• **Exercise directions**
Write out the complete material exactly as it stands.

# START OF Stored data

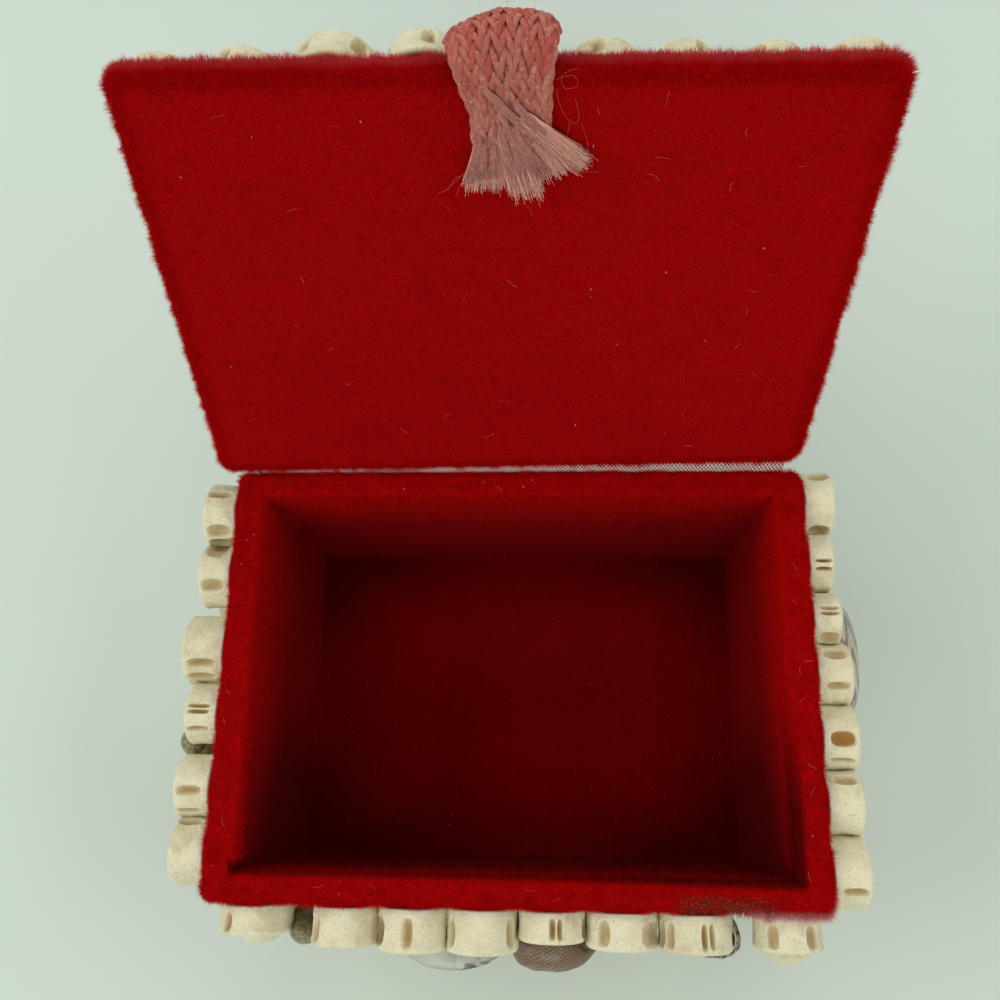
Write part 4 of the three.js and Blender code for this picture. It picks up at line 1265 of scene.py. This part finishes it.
def fibre_tree():
    """Long loose fibres that follow a flow stored on the surface."""
    g = Growth("Loose fibres", Count_per_area=("Float", 1e7), Width=("Float", 1e-4), Spread=("Float", 0.1))
    points = g.scattered(Density=g.given("Count_per_area"))
    line = g.add("GeometryNodeCurvePrimitiveLine", (0, 0, 0), (0, 0, 1))
    line = g.add("GeometryNodeResampleCurve", line, None, 6)
    ring = g.add("GeometryNodeCurvePrimitiveCircle", 3, named={"Radius": 1.0})
    fibre = g.add("GeometryNodeCurveToMesh", line, ring)
    up = g.add("ShaderNodeSeparateXYZ", g.add("GeometryNodeInputPosition"), out=2)
    bow = g.times(g.times(up, up), 12.0)
    fibre = g.add("GeometryNodeSetPosition", fibre, None, None, g.add("ShaderNodeCombineXYZ", bow, 0.0, 0.0))
    flow = g.attribute("flow", "FLOAT_VECTOR")
    apart = g.times(g.given("Spread"), g.vector("LENGTH", flow, out=1))
    way = g.vector("ADD", flow, g.scaled(g.any_way(), apart))
    long = g.times(g.vector("LENGTH", way, out=1), g.random(0.62, 0.78, 7))
    return g.end(g.planted(points, fibre, way, long, 0.6, 1.2))


def silk_finish(look, name, loose):
    """Dusty pink silk whose strands catch the light along their run, with painted glints and painted shade
    between its filaments.
    """
    m = Finish(name, Sheen_Weight=0.6 if loose else 0.2, Sheen_Tint=(1, 0.7, 0.6, 1), Specular_IOR_Level=0.45)
    tone = m.attribute("tone")
    if loose:
        return m.done(m.mix(tone, "fba68e", "ffd8c8"), 0.5)
    lit = m.mix(m.attribute("pale"), "cc5140", look.braid)
    lit = m.mix(m.times(tone, 0.4), lit, "eaa595")
    filaments = m.maths("MULTIPLY_ADD", m.wave(m.attribute("across"), 63.0), 0.5, 0.5)
    filaments = m.times(filaments, m.ramp(m.noise(2600, 3, 0.6), 0.3, 0.7))
    # painted shade down the gaps between the filaments
    colour = m.mix(m.times(filaments, 0.42), lit, look.braid_painted_shade)
    # painted glints: pale specks mixed into the colour
    painted_glints = m.ramp(m.noise(900, 1), 0.68, 0.72, 0, 0.55)
    colour = m.mix(m.times(painted_glints, 0.5), colour, "f2d8cf")
    return m.done(colour, 0.42, m.bump(filaments, 0.7, 0.0002))


# Loose hairs round the loop and a curled thread beside the band: (across, from
# hinge) points, and how far each lies off the lid, or off the loop if above 0
HAIRS = [
    ([(-2.5, 94.5), (-3.2, 98.5), (-2.2, 101.5), (-3.4, 104)], 3.0),
    ([(1.0, 94.8), (1.6, 99), (3.2, 100.8), (4.2, 104.5)], 2.2),
    ([(5.2, 94.4), (5.8, 97.8), (7.4, 101)], 2.6),
    ([(-1.0, 95), (0.8, 98), (2.6, 97.4)], 2.4),
    ([(-5.4, 73.6), (-7.6, 71.4), (-9.8, 69.2), (-11.4, 68.8)], -2.0),
    ([(-5.2, 72.4), (-7.4, 70.2), (-8.4, 67.8)], -1.8),
    ([(-5.8, 72.6), (-8.2, 71.6), (-9.6, 69.6)], -2.4),
    ([(8.6, 87.4), (11.6, 88.6), (12.6, 86.2), (9.8, 85.6), (9.4, 88.4), (12.0, 89.2)], -1.7),
    ([(8.8, 86.0), (9.2, 83.6), (10.4, 81.0), (12.3, 79.6), (12.6, 81.6), (11.8, 84.4)], -1.4),
    ([(11.0, 80.4), (10.6, 77.8), (9.8, 75.6), (10.0, 73.4)], -1.2),
    ([(13.0, 80.0), (13.8, 77.4), (14.2, 75.2)], -1.2),
    ([(12.0, 72.4), (14.6, 72.0), (16.0, 72.2)], -2.2),
    ([(14.8, 72.4), (14.9, 74.0), (14.7, 75.6)], -2.2),
]


def stray_mesh():
    """The loose hairs as one mesh."""
    parts = []
    for knots, lift in HAIRS:
        t, u, v = eased_line(knots, 60, 30)
        bow = lift + 0.5 * np.sin(np.linspace(0, 2.6 * np.pi, len(t))) * (1 if lift > 0 else -0.4)
        thick = 0.03 if lift > 0 else 0.045
        path = moved(np.column_stack([u, -v, bow]), LID_BED)
        parts.append((*tube(path, thick, thick, 5)[:3], {}))
    return gathered(parts, "stray")


# -------------------------------------------------------------- small shells
def filler_meshes():
    """Four small shells about one unit across, two valves and two coarse coils."""
    small = {"rows": 5, "per_rib": 2}
    tiny = {"mouth": 40, "body": 0.62, "aspect": 1.2, "per_turn": 9, "around": 7, "seed": 2}
    return [valve_mesh(1, 0.95, 0.34, 6, 70, 0.8, notch=0.12, **small),
            valve_mesh(1.05, 0.85, 0.28, 7, 58, 0.35, notch=0.14, **small),
            coil_mesh(0.95, 0.36, 0.36 * 0.8, turns=3.0, growth=2.1, **tiny),
            coil_mesh(1.5, 0.3, 0.3 * 0.8, turns=4.0, growth=1.6, canal=0.4, **tiny)]


def filler_tree():
    """Scatters small shells on beds, clear of the large ones."""
    g = Growth("Small shells", Spacing=("Float", 0.005), Size=("Float", 0.006), Clear=("Float", 0.002),
               Keep_off=("Object", None), Shells=("Collection", None))
    points = g.scattered("POISSON", Distance_Min=g.given("Spacing"), Density_Max=4e5)
    guard = g.add("GeometryNodeObjectInfo", named={"Object": g.given("Keep_off")}).node
    near = g.add("GeometryNodeProximity", guard.outputs["Geometry"]).node
    close = g.add("FunctionNodeCompare", near.outputs["Distance"], g.given("Clear"), operation="LESS_THAN")
    left = g.add("GeometryNodeDeleteGeometry", points.outputs["Points"], close, domain="POINT")
    kinds = g.add("GeometryNodeCollectionInfo", named={
        "Collection": g.given("Shells"), "Separate Children": True, "Reset Children": True})
    tilt, full_turn = 0.25, 6.28
    spin = g.random((-tilt, -tilt, 0), (tilt, tilt, full_turn), 5, "FLOAT_VECTOR")
    spin = g.add("FunctionNodeEulerToRotation", spin)
    spun = g.add("FunctionNodeRotateRotation", points.outputs["Rotation"], spin, rotation_space="LOCAL")
    size = g.times(g.given("Size"), g.random(0.62, 1.25, 7))
    return g.end(g.add("GeometryNodeInstanceOnPoints", left, None, kinds, True,
                       g.random(0, 3, 13, "INT"), spun, size))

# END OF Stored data

• **Answer in full**
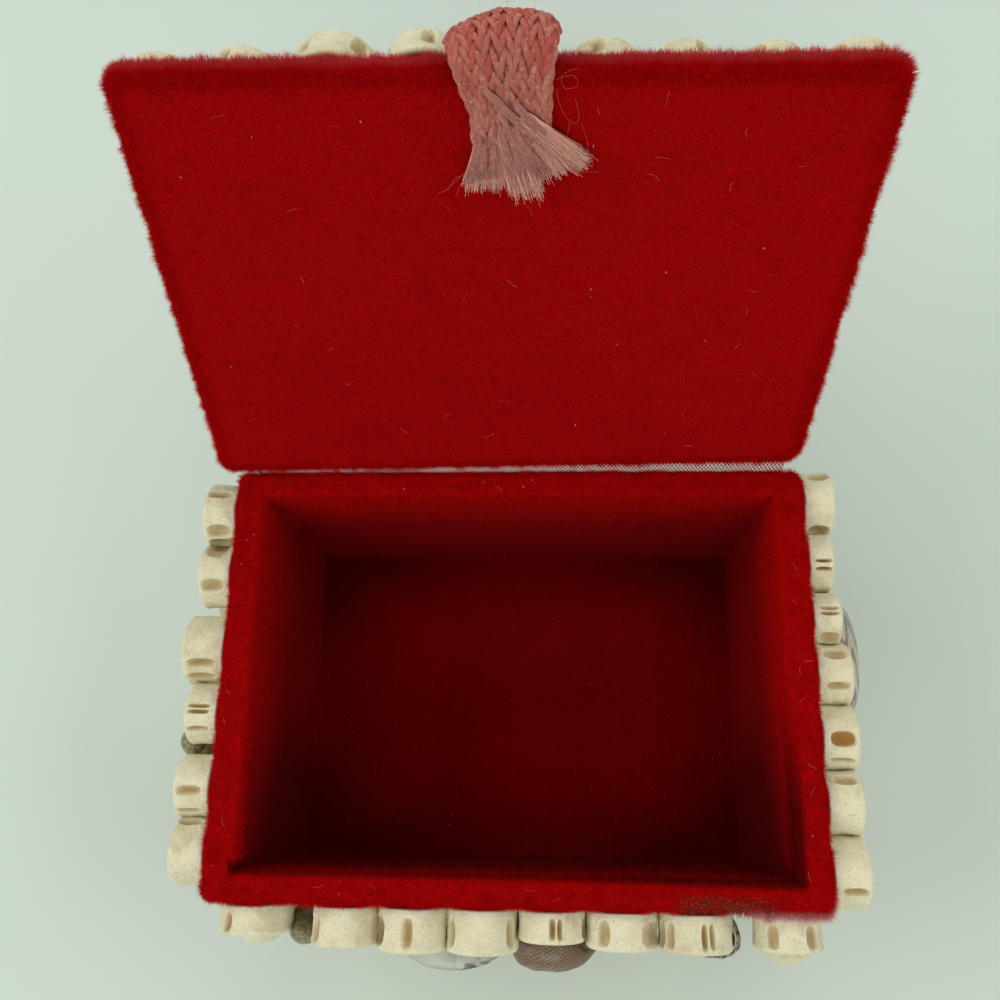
Write part 4 of the three.js and Blender code for this picture. It picks up at line 1265 of scene.py. This part finishes it.
def fibre_tree():
    """Long loose fibres that follow a flow stored on the surface."""
    g = Growth("Loose fibres", Count_per_area=("Float", 1e7), Width=("Float", 1e-4), Spread=("Float", 0.1))
    points = g.scattered(Density=g.given("Count_per_area"))
    line = g.add("GeometryNodeCurvePrimitiveLine", (0, 0, 0), (0, 0, 1))
    line = g.add("GeometryNodeResampleCurve", line, None, 6)
    ring = g.add("GeometryNodeCurvePrimitiveCircle", 3, named={"Radius": 1.0})
    fibre = g.add("GeometryNodeCurveToMesh", line, ring)
    up = g.add("ShaderNodeSeparateXYZ", g.add("GeometryNodeInputPosition"), out=2)
    bow = g.times(g.times(up, up), 12.0)
    fibre = g.add("GeometryNodeSetPosition", fibre, None, None, g.add("ShaderNodeCombineXYZ", bow, 0.0, 0.0))
    flow = g.attribute("flow", "FLOAT_VECTOR")
    apart = g.times(g.given("Spread"), g.vector("LENGTH", flow, out=1))
    way = g.vector("ADD", flow, g.scaled(g.any_way(), apart))
    long = g.times(g.vector("LENGTH", way, out=1), g.random(0.62, 0.78, 7))
    return g.end(g.planted(points, fibre, way, long, 0.6, 1.2))


def silk_finish(look, name, loose):
    """Dusty pink silk whose strands catch the light along their run, with painted glints and painted shade
    between its filaments.
    """
    m = Finish(name, Sheen_Weight=0.6 if loose else 0.2, Sheen_Tint=(1, 0.7, 0.6, 1), Specular_IOR_Level=0.45)
    tone = m.attribute("tone")
    if loose:
        return m.done(m.mix(tone, "fba68e", "ffd8c8"), 0.5)
    lit = m.mix(m.attribute("pale"), "cc5140", look.braid)
    lit = m.mix(m.times(tone, 0.4), lit, "eaa595")
    filaments = m.maths("MULTIPLY_ADD", m.wave(m.attribute("across"), 63.0), 0.5, 0.5)
    filaments = m.times(filaments, m.ramp(m.noise(2600, 3, 0.6), 0.3, 0.7))
    # painted shade down the gaps between the filaments
    colour = m.mix(m.times(filaments, 0.42), lit, look.braid_painted_shade)
    # painted glints: pale specks mixed into the colour
    painted_glints = m.ramp(m.noise(900, 1), 0.68, 0.72, 0, 0.55)
    colour = m.mix(m.times(painted_glints, 0.5), colour, "f2d8cf")
    return m.done(colour, 0.42, m.bump(filaments, 0.7, 0.0002))


# Loose hairs round the loop and a curled thread beside the band: (across, from
# hinge) points, and how far each lies off the lid, or off the loop if above 0
HAIRS = [
    ([(-2.5, 94.5), (-3.2, 98.5), (-2.2, 101.5), (-3.4, 104)], 3.0),
    ([(1.0, 94.8), (1.6, 99), (3.2, 100.8), (4.2, 104.5)], 2.2),
    ([(5.2, 94.4), (5.8, 97.8), (7.4, 101)], 2.6),
    ([(-1.0, 95), (0.8, 98), (2.6, 97.4)], 2.4),
    ([(-5.4, 73.6), (-7.6, 71.4), (-9.8, 69.2), (-11.4, 68.8)], -2.0),
    ([(-5.2, 72.4), (-7.4, 70.2), (-8.4, 67.8)], -1.8),
    ([(-5.8, 72.6), (-8.2, 71.6), (-9.6, 69.6)], -2.4),
    ([(8.6, 87.4), (11.6, 88.6), (12.6, 86.2), (9.8, 85.6), (9.4, 88.4), (12.0, 89.2)], -1.7),
    ([(8.8, 86.0), (9.2, 83.6), (10.4, 81.0), (12.3, 79.6), (12.6, 81.6), (11.8, 84.4)], -1.4),
    ([(11.0, 80.4), (10.6, 77.8), (9.8, 75.6), (10.0, 73.4)], -1.2),
    ([(13.0, 80.0), (13.8, 77.4), (14.2, 75.2)], -1.2),
    ([(12.0, 72.4), (14.6, 72.0), (16.0, 72.2)], -2.2),
    ([(14.8, 72.4), (14.9, 74.0), (14.7, 75.6)], -2.2),
]


def stray_mesh():
    """The loose hairs as one mesh."""
    parts = []
    for knots, lift in HAIRS:
        t, u, v = eased_line(knots, 60, 30)
        bow = lift + 0.5 * np.sin(np.linspace(0, 2.6 * np.pi, len(t))) * (1 if lift > 0 else -0.4)
        thick = 0.03 if lift > 0 else 0.045
        path = moved(np.column_stack([u, -v, bow]), LID_BED)
        parts.append((*tube(path, thick, thick, 5)[:3], {}))
    return gathered(parts, "stray")


# -------------------------------------------------------------- small shells
def filler_meshes():
    """Four small shells about one unit across, two valves and two coarse coils."""
    small = {"rows": 5, "per_rib": 2}
    tiny = {"mouth": 40, "body": 0.62, "aspect": 1.2, "per_turn": 9, "around": 7, "seed": 2}
    return [valve_mesh(1, 0.95, 0.34, 6, 70, 0.8, notch=0.12, **small),
            valve_mesh(1.05, 0.85, 0.28, 7, 58, 0.35, notch=0.14, **small),
            coil_mesh(0.95, 0.36, 0.36 * 0.8, turns=3.0, growth=2.1, **tiny),
            coil_mesh(1.5, 0.3, 0.3 * 0.8, turns=4.0, growth=1.6, canal=0.4, **tiny)]


def filler_tree():
    """Scatters small shells on beds, clear of the large ones."""
    g = Growth("Small shells", Spacing=("Float", 0.005), Size=("Float", 0.006), Clear=("Float", 0.002),
               Keep_off=("Object", None), Shells=("Collection", None))
    points = g.scattered("POISSON", Distance_Min=g.given("Spacing"), Density_Max=4e5)
    guard = g.add("GeometryNodeObjectInfo", named={"Object": g.given("Keep_off")}).node
    near = g.add("GeometryNodeProximity", guard.outputs["Geometry"]).node
    close = g.add("FunctionNodeCompare", near.outputs["Distance"], g.given("Clear"), operation="LESS_THAN")
    left = g.add("GeometryNodeDeleteGeometry", points.outputs["Points"], close, domain="POINT")
    kinds = g.add("GeometryNodeCollectionInfo", named={
        "Collection": g.given("Shells"), "Separate Children": True, "Reset Children": True})
    tilt, full_turn = 0.25, 6.28
    spin = g.random((-tilt, -tilt, 0), (tilt, tilt, full_turn), 5, "FLOAT_VECTOR")
    spin = g.add("FunctionNodeEulerToRotation", spin)
    spun = g.add("FunctionNodeRotateRotation", points.outputs["Rotation"], spin, rotation_space="LOCAL")
    size = g.times(g.given("Size"), g.random(0.62, 1.25, 7))
    return g.end(g.add("GeometryNodeInstanceOnPoints", left, None, kinds, True,
                       g.random(0, 3, 13, "INT"), spun, size))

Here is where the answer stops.